Le PCF, en s’inscrivant dans cette démarche, participe à paralyser les masses de ce pays en les orientant vers un soutien au capitalisme tricolore dans sa concurrence face à la Chine. C’est ce que jadis on appelait du social-chauvinisme. Ce n’est d’ailleurs pas nouveau puisque André Lajoinie, député PCF de l’Allier et futur candidat à la présidentielle de 1988, vantait « l’intérêt national » du projet.
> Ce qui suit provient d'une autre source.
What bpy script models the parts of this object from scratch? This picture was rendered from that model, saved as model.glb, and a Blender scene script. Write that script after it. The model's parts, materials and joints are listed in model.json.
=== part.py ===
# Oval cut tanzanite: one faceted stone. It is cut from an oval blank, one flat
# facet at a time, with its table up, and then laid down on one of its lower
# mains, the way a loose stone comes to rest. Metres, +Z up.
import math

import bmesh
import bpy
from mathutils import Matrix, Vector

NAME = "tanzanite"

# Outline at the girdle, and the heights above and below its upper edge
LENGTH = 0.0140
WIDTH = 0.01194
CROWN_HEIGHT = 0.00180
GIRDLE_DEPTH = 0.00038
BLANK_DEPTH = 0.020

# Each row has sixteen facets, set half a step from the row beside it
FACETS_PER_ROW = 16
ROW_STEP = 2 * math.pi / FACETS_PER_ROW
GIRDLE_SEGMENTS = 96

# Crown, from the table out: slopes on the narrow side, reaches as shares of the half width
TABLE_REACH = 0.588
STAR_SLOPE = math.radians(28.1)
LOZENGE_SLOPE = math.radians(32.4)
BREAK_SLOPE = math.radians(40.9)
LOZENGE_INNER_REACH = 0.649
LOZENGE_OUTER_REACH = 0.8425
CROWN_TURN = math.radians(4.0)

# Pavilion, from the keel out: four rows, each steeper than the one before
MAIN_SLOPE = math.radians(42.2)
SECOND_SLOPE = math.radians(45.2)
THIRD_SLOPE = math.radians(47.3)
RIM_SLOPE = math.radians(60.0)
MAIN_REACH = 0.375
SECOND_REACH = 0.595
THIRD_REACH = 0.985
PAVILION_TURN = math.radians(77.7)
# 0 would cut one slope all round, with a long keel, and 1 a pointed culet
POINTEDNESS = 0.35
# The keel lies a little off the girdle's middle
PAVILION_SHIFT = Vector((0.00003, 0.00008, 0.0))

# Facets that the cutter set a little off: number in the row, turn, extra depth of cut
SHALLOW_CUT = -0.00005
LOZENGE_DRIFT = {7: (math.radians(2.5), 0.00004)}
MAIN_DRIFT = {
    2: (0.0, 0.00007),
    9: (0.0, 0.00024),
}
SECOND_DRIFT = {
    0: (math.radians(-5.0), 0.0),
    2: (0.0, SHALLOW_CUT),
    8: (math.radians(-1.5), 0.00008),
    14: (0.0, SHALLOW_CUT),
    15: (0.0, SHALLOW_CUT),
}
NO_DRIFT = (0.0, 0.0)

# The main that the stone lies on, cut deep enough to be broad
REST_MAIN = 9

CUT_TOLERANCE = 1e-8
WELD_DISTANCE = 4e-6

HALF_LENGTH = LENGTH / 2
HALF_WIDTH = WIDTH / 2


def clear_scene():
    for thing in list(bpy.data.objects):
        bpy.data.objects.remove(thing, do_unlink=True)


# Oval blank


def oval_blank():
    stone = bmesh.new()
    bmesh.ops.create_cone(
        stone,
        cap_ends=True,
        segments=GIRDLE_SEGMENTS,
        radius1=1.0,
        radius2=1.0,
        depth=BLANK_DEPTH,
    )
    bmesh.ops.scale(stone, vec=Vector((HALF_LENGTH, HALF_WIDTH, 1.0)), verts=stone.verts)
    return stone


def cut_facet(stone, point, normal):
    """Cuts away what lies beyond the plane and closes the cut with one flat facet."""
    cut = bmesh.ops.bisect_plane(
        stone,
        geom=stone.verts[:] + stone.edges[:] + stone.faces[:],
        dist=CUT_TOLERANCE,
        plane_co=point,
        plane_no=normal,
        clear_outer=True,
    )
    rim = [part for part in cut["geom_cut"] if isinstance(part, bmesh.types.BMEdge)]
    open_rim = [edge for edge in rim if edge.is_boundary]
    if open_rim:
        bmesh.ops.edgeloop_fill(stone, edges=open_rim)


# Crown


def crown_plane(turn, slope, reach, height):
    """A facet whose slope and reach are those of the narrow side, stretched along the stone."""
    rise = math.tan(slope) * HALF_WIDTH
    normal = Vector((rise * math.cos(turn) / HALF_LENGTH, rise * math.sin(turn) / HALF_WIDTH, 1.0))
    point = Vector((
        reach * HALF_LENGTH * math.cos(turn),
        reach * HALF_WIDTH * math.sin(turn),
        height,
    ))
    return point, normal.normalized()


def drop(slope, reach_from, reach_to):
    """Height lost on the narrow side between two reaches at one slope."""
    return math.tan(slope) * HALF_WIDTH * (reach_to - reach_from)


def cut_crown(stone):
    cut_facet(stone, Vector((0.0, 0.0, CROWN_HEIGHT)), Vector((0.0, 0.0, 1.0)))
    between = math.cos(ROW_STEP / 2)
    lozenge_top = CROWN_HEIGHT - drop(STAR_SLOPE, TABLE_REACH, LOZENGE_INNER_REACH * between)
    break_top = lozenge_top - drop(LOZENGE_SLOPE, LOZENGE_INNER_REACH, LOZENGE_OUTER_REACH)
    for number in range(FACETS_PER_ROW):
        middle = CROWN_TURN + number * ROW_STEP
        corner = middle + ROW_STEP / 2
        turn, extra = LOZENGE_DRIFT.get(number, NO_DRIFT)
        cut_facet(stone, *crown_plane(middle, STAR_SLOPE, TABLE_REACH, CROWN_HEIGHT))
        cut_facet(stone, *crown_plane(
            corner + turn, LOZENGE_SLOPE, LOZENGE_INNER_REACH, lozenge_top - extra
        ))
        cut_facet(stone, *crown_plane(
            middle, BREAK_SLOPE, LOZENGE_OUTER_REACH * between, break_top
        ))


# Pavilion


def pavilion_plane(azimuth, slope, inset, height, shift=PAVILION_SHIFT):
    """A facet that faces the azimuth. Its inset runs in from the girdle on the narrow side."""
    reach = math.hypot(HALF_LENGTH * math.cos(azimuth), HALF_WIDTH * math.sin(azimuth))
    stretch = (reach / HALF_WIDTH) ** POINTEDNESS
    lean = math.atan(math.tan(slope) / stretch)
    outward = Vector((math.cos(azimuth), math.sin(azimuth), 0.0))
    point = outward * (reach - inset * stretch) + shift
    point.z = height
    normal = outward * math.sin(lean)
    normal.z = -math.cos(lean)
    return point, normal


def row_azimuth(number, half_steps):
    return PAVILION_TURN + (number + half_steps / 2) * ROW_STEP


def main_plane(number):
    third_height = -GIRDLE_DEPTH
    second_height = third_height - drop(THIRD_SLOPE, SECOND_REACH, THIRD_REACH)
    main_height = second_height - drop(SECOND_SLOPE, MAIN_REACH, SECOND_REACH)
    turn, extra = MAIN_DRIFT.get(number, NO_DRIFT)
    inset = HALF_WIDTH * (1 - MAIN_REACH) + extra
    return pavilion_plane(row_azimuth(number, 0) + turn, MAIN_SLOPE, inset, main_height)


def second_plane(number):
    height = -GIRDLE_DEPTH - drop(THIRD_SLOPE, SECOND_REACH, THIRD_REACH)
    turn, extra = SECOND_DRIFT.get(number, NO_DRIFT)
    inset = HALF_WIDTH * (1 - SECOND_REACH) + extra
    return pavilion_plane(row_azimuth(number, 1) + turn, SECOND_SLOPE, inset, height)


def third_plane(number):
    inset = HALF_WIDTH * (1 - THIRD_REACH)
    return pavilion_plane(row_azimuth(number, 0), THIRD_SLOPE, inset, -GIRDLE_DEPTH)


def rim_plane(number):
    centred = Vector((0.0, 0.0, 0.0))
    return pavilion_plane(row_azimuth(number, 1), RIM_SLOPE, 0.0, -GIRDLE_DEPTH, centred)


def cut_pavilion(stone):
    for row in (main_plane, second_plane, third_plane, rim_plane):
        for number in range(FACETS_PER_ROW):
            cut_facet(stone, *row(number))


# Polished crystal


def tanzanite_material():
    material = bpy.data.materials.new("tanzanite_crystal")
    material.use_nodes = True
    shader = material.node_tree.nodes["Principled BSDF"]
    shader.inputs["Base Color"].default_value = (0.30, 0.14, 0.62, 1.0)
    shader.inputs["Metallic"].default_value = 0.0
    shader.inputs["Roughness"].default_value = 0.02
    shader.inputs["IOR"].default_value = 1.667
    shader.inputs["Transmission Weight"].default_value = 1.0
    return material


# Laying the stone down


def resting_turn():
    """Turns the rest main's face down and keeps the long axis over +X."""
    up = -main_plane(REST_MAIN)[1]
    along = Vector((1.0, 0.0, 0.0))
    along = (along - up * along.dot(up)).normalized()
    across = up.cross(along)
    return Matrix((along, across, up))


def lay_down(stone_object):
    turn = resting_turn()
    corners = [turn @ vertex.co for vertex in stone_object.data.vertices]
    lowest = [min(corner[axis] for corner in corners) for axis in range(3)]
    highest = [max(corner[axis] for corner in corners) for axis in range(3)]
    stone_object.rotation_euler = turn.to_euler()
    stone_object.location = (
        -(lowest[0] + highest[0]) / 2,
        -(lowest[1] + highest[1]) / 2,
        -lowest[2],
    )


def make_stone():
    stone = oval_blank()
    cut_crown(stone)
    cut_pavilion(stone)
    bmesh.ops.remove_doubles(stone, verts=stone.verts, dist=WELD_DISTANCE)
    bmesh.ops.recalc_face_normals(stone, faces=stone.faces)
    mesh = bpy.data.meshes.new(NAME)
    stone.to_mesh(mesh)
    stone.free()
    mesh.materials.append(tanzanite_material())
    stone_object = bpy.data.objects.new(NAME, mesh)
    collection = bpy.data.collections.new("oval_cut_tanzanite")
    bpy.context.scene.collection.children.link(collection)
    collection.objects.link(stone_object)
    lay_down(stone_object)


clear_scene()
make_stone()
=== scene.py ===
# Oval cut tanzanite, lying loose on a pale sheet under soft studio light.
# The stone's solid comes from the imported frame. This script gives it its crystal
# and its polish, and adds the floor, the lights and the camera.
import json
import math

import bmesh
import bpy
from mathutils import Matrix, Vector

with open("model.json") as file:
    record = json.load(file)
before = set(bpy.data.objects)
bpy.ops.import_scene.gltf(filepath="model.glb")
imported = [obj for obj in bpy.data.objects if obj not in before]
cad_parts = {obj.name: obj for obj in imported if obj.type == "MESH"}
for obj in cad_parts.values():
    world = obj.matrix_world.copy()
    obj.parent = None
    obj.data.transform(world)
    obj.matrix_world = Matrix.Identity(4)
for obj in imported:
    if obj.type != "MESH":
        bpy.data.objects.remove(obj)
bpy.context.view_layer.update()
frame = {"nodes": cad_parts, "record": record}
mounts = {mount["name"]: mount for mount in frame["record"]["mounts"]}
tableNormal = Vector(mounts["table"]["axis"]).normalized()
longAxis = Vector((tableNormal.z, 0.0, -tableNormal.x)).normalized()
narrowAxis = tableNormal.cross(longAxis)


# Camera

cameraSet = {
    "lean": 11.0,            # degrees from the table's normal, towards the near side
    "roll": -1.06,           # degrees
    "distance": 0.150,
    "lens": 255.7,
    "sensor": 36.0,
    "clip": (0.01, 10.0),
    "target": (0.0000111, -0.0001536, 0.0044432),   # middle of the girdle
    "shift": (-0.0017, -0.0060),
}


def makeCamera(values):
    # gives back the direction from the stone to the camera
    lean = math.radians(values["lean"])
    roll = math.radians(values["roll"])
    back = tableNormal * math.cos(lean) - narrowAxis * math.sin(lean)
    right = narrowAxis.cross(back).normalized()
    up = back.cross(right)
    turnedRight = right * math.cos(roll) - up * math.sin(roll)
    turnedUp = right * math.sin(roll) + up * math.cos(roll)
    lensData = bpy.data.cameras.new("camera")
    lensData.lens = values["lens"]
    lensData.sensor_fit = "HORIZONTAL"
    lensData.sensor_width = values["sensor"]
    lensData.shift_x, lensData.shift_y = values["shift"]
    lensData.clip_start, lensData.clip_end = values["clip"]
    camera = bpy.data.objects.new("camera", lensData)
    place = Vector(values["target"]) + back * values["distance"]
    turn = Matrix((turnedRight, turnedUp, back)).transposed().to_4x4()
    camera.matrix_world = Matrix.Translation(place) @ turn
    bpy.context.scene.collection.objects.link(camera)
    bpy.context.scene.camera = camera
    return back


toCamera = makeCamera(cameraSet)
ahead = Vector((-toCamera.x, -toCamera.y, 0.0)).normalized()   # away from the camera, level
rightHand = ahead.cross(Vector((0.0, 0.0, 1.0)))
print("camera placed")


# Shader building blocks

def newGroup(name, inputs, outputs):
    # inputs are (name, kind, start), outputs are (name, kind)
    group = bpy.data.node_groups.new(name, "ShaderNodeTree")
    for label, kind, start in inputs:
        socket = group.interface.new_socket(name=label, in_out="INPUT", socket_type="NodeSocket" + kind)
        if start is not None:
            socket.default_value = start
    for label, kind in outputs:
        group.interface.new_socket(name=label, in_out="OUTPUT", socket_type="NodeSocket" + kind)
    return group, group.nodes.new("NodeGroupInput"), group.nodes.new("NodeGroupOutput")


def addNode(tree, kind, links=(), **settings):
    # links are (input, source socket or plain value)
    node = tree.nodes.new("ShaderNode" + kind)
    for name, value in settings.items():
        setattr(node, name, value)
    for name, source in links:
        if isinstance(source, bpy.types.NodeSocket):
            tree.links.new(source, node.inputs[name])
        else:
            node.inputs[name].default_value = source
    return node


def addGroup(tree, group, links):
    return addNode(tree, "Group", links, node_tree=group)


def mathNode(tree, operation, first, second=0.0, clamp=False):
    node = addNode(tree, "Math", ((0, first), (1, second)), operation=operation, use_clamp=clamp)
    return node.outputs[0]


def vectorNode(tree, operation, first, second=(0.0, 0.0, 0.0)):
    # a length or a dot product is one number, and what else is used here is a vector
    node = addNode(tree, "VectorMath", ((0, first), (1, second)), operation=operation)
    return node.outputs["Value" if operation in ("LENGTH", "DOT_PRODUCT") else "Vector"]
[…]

Le PCF et la CGT d’alors étaient dans une logique de cogestion du capitalisme, avec une rhétorique patriotique sociale et une volonté de montrer qu’il était possible que concilier les intérêts d’un capitalisme patriotique et ceux d’une classe ouvrière ramenée surtout à ses représentants syndicaux, c’est-à-dire à l’ « aristocratie ouvrière ».
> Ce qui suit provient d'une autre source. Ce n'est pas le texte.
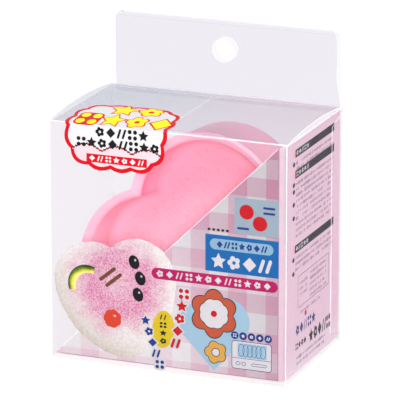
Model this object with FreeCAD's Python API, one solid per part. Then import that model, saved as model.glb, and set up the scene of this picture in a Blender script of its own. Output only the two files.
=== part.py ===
"""Heart-shaped sushi rice mold press in its clear hang box, with a printed insert card and a seal sticker.

Millimetres. +Z is up, -Y is the front that the shopper sees, +X is to the right.
The origin is the middle of the box's footprint, on the surface that it stands on.
"""

import math
import os

import FreeCAD, Part
from FreeCAD import Vector

# --- driving dimensions -----------------------------------------------------

# clear box, outside sizes
BOX_W = 100.0
BOX_D = 64.0
BOX_H = 98.0
SHEET = 0.4  # clear plastic sheet
GAP = 0.1  # play at a free edge
LID_RISE = 2.0  # the top panel bows up in the middle
WALL_END = 0.5  # the side walls stop this far short of the box's top and bottom
TUCK_LENGTH = 11.0
TUCK_HALF_W = 45.0
TUCK_LEAN = 6.0  # degrees that a tuck leans in from the front wall
FLAP_HALF_D = 29.4  # dust flaps, half their depth at the crease
FLAP_TAPER = 2.0  # each side narrows by this at the free edge
LEFT_FLAP_END = -5.0  # X of the left dust flaps' free edge
RIGHT_FLAP_END = -3.0  # X of the right dust flaps' free edge
GLUE_FLAP_W = 11.5

# hang tab: two plies above the back wall, one sheet folded over the top
TAB_HALF_W = 48.3
TAB_TOP = 129.0
TAB_CORNER_R = 3.5
TAB_GAP = 4.3  # between the two plies where they run side by side
TAB_SKEW = 1.7  # the front ply's left edge stands in by this
TAB_SPLAY_TOP = 109.0  # above this height the plies run side by side
TAB_FOOT = 95.0  # the front ply is glued to the back wall from here up
HOLE_R = 5.0
HOLE_Z = 116.8

# insert card
CARD = 0.3  # card thickness
CARD_GAP = 0.05  # behind the front wall
CARD_FRONT_LEFT = -48.8  # X of the triangle's sharp lower corner
CARD_BOTTOM = 1.9
CARD_TOP = 96.6
CARD_FOLD_R = 2.5
CARD_BACK_END = 30.0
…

« Il y a de nombreux emplois à créer surtout si le gouvernement décide comme nous le demandons la mise en exploitation et la création de l’usine de transformation sur place, ainsi que la mise en place d’une usine de fabrication de piles, d’accumulateurs ou même de voitures électriques »

André Lajoinie, député de l’Allier, en 1980

En défendant activement ce projet, le PCF prouve décidément qu’il n’a absolument rien compris ni à la marche du capitalisme vers la guerre, ni à l’écologie, ni à l’exploitation du prolétariat, ni au capitalisme en général.

EELV, comme à son habitude, se contente d’accompagner le capitalisme en prétendant le verdir un peu, et en vantant des voitures électriques dont la conception est pourtant polluante et dont les prix sont évidemment difficilement abordables pour les masses.

Il est à noter que le Parti socialiste de l’Allier ne s’est guère manifesté à ce sujet, son ralliement à la France insoumise et à sa NUPES étant certainement prioritaire par rapport à la question de la guerre et de la destruction de la Biosphère.

Bref, on fonce toujours plus dans le mur mais la gauche française détourne le regard, ou ne le porte dans la bonne direction que pour se proposer d’accompagner la catastrophe. Après le capitalisme à visage humain, la guerre mondiale à visage humain.